#### Given records
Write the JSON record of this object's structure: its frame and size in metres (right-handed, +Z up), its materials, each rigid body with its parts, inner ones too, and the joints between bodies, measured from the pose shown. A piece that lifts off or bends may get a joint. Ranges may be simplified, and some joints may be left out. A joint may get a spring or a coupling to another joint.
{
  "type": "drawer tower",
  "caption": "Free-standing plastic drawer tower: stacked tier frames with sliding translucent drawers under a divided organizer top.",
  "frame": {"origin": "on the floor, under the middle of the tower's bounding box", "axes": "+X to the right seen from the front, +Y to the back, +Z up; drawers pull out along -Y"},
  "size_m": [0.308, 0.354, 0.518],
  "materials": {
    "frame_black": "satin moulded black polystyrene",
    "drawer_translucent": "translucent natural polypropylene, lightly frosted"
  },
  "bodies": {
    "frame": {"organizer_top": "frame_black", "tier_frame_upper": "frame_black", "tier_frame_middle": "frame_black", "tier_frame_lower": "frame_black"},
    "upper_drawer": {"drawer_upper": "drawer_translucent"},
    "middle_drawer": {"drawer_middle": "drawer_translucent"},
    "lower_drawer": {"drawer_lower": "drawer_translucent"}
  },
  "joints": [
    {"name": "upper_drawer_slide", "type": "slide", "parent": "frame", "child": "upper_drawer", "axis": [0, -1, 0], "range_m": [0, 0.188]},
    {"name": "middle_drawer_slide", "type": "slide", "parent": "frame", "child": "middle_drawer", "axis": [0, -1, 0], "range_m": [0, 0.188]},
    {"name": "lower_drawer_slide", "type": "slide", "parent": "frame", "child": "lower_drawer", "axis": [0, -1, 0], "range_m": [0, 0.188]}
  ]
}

...

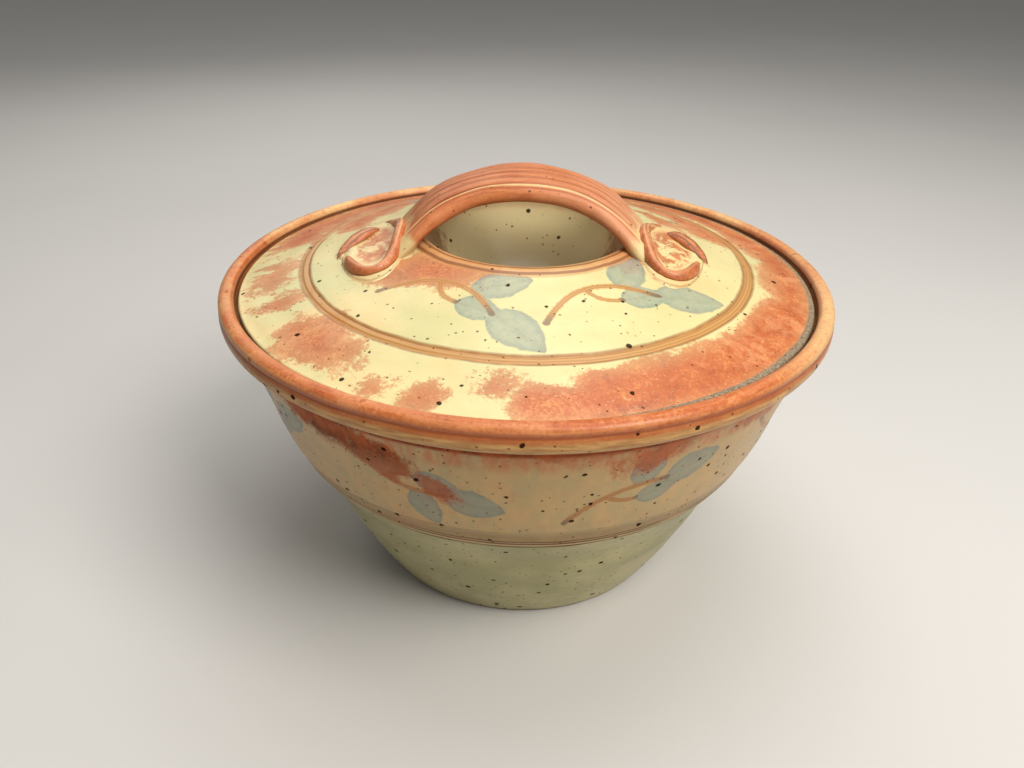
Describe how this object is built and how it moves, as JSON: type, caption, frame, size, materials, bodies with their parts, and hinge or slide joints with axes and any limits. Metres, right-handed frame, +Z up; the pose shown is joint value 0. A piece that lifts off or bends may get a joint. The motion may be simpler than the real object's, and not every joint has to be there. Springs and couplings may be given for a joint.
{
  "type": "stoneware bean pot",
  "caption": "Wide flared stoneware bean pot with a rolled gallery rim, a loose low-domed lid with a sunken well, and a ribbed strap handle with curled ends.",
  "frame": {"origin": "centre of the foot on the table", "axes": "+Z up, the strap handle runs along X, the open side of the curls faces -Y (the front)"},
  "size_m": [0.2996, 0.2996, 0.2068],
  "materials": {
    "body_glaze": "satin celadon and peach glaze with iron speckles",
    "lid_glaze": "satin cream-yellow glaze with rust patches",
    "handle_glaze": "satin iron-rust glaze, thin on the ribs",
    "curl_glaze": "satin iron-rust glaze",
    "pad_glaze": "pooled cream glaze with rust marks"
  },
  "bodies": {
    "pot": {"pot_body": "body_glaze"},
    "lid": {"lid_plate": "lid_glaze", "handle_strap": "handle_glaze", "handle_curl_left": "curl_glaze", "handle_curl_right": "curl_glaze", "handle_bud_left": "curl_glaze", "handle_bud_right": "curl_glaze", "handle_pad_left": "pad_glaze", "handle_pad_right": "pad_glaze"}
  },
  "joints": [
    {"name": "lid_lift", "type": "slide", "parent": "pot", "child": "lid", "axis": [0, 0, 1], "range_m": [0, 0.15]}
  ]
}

#### To do
Report how many lines of the data contain the word "lifts", using the number alone.

#### Expected output
2